● Work required: Quote precisely the run of lines opening with the line containing "Write the build123d" and closing with the line containing "tube_lip = 1.7", and nothing else.

● Data excerpts:
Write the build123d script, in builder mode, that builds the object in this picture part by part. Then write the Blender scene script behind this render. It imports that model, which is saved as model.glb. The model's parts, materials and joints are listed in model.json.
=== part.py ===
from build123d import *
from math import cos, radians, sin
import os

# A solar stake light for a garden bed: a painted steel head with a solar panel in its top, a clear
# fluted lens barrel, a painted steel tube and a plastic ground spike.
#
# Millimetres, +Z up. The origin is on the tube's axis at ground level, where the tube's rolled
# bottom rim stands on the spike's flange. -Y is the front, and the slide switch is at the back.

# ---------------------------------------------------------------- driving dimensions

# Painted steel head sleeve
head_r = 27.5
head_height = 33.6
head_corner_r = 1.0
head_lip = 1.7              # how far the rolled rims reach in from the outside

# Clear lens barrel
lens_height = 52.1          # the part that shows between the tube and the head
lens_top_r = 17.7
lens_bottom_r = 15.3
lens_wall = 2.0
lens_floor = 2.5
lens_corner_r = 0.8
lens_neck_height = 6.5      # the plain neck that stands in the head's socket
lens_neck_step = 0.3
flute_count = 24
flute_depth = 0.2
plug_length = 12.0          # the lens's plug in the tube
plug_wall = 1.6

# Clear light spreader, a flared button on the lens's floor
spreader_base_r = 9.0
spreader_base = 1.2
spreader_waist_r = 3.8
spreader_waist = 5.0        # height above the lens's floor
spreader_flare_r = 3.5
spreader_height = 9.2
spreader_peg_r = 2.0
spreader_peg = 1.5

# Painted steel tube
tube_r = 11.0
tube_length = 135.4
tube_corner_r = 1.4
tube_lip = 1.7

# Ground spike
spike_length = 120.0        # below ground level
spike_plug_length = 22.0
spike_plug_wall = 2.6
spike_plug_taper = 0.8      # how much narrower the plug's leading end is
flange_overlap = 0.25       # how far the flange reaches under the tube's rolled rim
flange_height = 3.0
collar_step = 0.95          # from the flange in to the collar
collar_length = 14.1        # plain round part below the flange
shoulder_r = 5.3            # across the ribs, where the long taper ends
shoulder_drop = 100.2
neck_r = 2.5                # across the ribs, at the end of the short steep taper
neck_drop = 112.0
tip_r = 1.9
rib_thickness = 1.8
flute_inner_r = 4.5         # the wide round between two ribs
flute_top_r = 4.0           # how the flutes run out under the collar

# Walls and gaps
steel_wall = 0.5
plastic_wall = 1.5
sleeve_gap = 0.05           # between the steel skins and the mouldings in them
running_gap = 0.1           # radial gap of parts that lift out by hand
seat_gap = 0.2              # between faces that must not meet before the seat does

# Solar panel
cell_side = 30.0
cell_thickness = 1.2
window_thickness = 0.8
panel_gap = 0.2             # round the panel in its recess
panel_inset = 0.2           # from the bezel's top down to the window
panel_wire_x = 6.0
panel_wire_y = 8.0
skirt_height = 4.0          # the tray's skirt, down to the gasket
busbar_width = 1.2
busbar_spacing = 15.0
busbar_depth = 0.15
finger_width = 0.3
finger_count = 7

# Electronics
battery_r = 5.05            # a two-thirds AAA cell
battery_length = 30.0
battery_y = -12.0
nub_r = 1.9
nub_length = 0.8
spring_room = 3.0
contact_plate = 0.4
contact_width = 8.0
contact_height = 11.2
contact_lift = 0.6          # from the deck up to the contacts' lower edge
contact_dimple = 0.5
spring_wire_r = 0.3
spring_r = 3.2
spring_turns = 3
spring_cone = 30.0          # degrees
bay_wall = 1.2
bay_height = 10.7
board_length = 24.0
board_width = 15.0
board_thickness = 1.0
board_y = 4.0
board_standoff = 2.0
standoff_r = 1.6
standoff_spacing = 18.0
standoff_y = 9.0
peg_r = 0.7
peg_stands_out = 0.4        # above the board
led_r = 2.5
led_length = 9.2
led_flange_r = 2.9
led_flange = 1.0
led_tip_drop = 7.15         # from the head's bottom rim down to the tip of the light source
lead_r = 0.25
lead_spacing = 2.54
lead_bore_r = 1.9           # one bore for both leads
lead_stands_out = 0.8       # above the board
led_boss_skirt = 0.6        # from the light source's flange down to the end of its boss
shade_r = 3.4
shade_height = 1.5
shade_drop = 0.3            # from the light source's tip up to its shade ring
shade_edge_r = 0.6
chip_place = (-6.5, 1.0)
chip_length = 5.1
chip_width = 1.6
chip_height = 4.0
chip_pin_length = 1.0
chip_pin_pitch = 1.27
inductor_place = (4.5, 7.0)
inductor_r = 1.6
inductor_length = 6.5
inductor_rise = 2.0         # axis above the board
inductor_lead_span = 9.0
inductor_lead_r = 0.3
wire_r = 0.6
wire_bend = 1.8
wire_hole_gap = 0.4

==

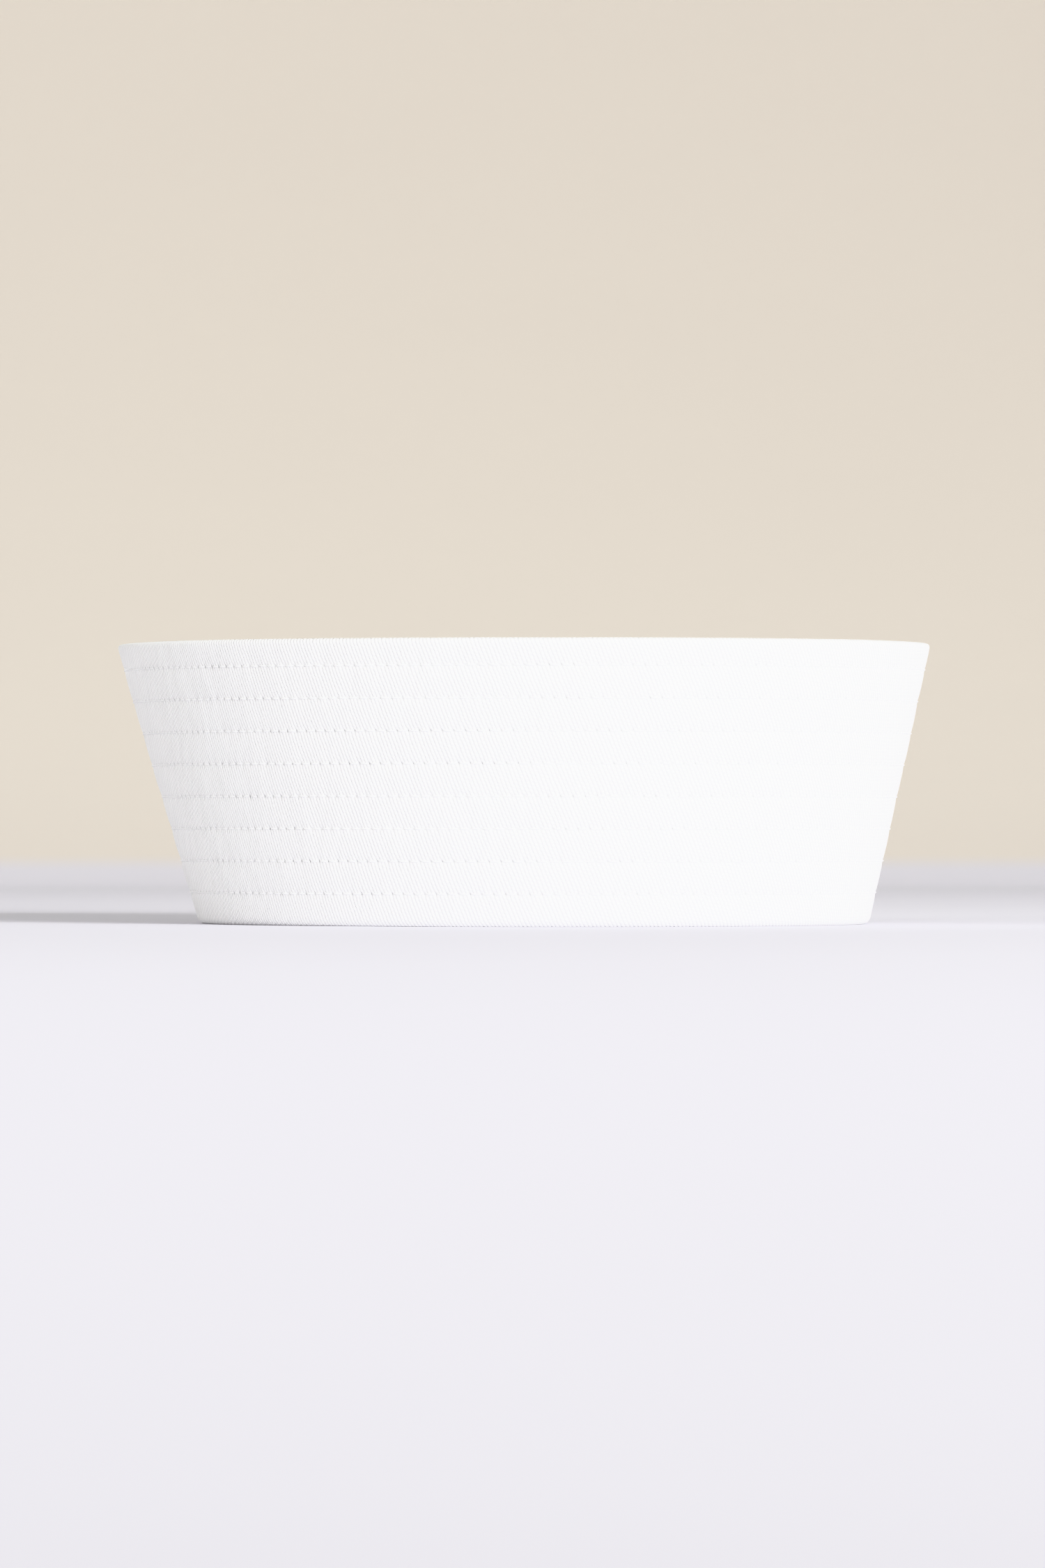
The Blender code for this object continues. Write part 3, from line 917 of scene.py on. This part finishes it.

● The reply:
Write the build123d script, in builder mode, that builds the object in this picture part by part. Then write the Blender scene script behind this render. It imports that model, which is saved as model.glb. The model's parts, materials and joints are listed in model.json.
=== part.py ===
from build123d import *
from math import cos, radians, sin
import os

# A solar stake light for a garden bed: a painted steel head with a solar panel in its top, a clear
# fluted lens barrel, a painted steel tube and a plastic ground spike.
#
# Millimetres, +Z up. The origin is on the tube's axis at ground level, where the tube's rolled
# bottom rim stands on the spike's flange. -Y is the front, and the slide switch is at the back.

# ---------------------------------------------------------------- driving dimensions

# Painted steel head sleeve
head_r = 27.5
head_height = 33.6
head_corner_r = 1.0
head_lip = 1.7              # how far the rolled rims reach in from the outside

# Clear lens barrel
lens_height = 52.1          # the part that shows between the tube and the head
lens_top_r = 17.7
lens_bottom_r = 15.3
lens_wall = 2.0
lens_floor = 2.5
lens_corner_r = 0.8
lens_neck_height = 6.5      # the plain neck that stands in the head's socket
lens_neck_step = 0.3
flute_count = 24
flute_depth = 0.2
plug_length = 12.0          # the lens's plug in the tube
plug_wall = 1.6

# Clear light spreader, a flared button on the lens's floor
spreader_base_r = 9.0
spreader_base = 1.2
spreader_waist_r = 3.8
spreader_waist = 5.0        # height above the lens's floor
spreader_flare_r = 3.5
spreader_height = 9.2
spreader_peg_r = 2.0
spreader_peg = 1.5

# Painted steel tube
tube_r = 11.0
tube_length = 135.4
tube_corner_r = 1.4
tube_lip = 1.7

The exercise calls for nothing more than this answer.